At the recent national council, the general secretary, Graham McCulloch, counterposed what he characterised as the drawn-out campaign of strike action at Sydney University to the quick and easy negotiating process at Curtin, Edith Cowan and Central Queensland universities, where agreements were signed without any industrial action at all. Signing in haste can mean regretting at leisure. Within a week of national council, the union was in dispute with the university over its radical plans.

The Curtin agreement has now become a test case for the sector – for our side and for the bosses.

 

Building workers back community picket in Tecoma

Steph Price

Residents of Tecoma in Victoria’s Dandenong Ranges have been fighting since 2011 to prevent the construction of a McDonalds in their suburb.

Recently their campaign got the backing of building workers who downed tools and stopped work at the site of the proposed restaurant. The following statement was released by construction unions the next day:

“Building unions support right of Tecoma community to oppose development. The Building Industry Group meeting today convened by the Victorian Trades Hall Council resolved to support the rights of the Tecoma community to protest against inappropriate development.

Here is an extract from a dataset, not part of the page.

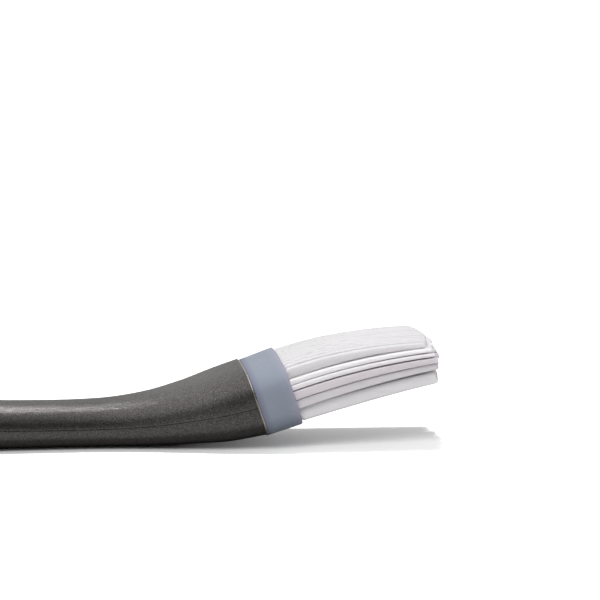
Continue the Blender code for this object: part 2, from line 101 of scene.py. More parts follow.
def object_from(name, bm, mat, sharp_angle=35):
    bmesh.ops.remove_doubles(bm, verts=bm.verts, dist=1e-7)
    bmesh.ops.recalc_face_normals(bm, faces=bm.faces)
    mesh = bpy.data.meshes.new(name)
    bm.to_mesh(mesh)
    bm.free()
    mesh.shade_smooth()
    mesh.set_sharp_from_angle(angle=math.radians(sharp_angle))
    obj = bpy.data.objects.new(name, mesh)
    bpy.context.scene.collection.objects.link(obj)
    if mat:
        mesh.materials.append(mat)
    return obj


def skin(name, rings, mat=None, looped=False, sharp_angle=35):
    """A closed surface over rings of points, capped at both ends or looped back to the first ring."""
    bm = bmesh.new()
    loops = [[bm.verts.new(point) for point in ring] for ring in rings]
    pairs = list(zip(loops, loops[1:]))
    if looped:
        pairs.append((loops[-1], loops[0]))
    else:
        bm.faces.new(loops[0])
        bm.faces.new(loops[-1])
    for near, far in pairs:
        for i in range(len(near)):
            j = (i + 1) % len(near)
            bm.faces.new((near[i], near[j], far[j], far[i]))
    return object_from(name, bm, mat, sharp_angle)


def oval(half_width, half_thickness, power, count):
    """Points (y, z) round a superellipse, anticlockwise from +y."""
    points = []
    for i in range(count):
        turn = 2 * math.pi * i / count
        c, s = math.cos(turn), math.sin(turn)
        y = half_width * math.copysign(abs(c) ** (2 / power), c)
        z = half_thickness * math.copysign(abs(s) ** (2 / power), s)
        points.append((y, z))
    return points


def head_rings(profile, count=128):
    """Oval rings across the head from (s, half width, half thickness) triples."""
    return [[HEAD @ Vector((s, y, z)) for y, z in oval(w, t, HEAD_POWER, count)] for s, w, t in profile]


SMALLEST_EDGE = 0.002 * MM  # shorter edges that a cut leaves are closed up


def cut(obj, cutter):
    """Cuts one piece out of another for good and removes the cutter."""
    modifier = obj.modifiers.new("cut", "BOOLEAN")
    modifier.object = cutter
    modifier.operation = "DIFFERENCE"
    modifier.solver = "EXACT"
    with bpy.context.temp_override(object=obj, active_object=obj, selected_objects=[obj]):
        bpy.ops.object.modifier_apply(modifier=modifier.name)
    bpy.data.objects.remove(cutter, do_unlink=True)
    bm = bmesh.new()
    bm.from_mesh(obj.data)
    bmesh.ops.dissolve_degenerate(bm, dist=SMALLEST_EDGE, edges=bm.edges)
    bm.to_mesh(obj.data)
    bm.free()
    obj.data.set_sharp_from_angle(angle=math.radians(35))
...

“Building workers in Victoria have a proud tradition of protecting those things that make this state great. All Victorians are able to enjoy the City Baths, the Melbourne Market and the magnificent Regent Theatre because building workers refused to demolish these treasures.

“In Tecoma, passionate local protesters are committed to preventing what they see as inappropriate development. In those circumstances it is not safe to put building workers in the middle.”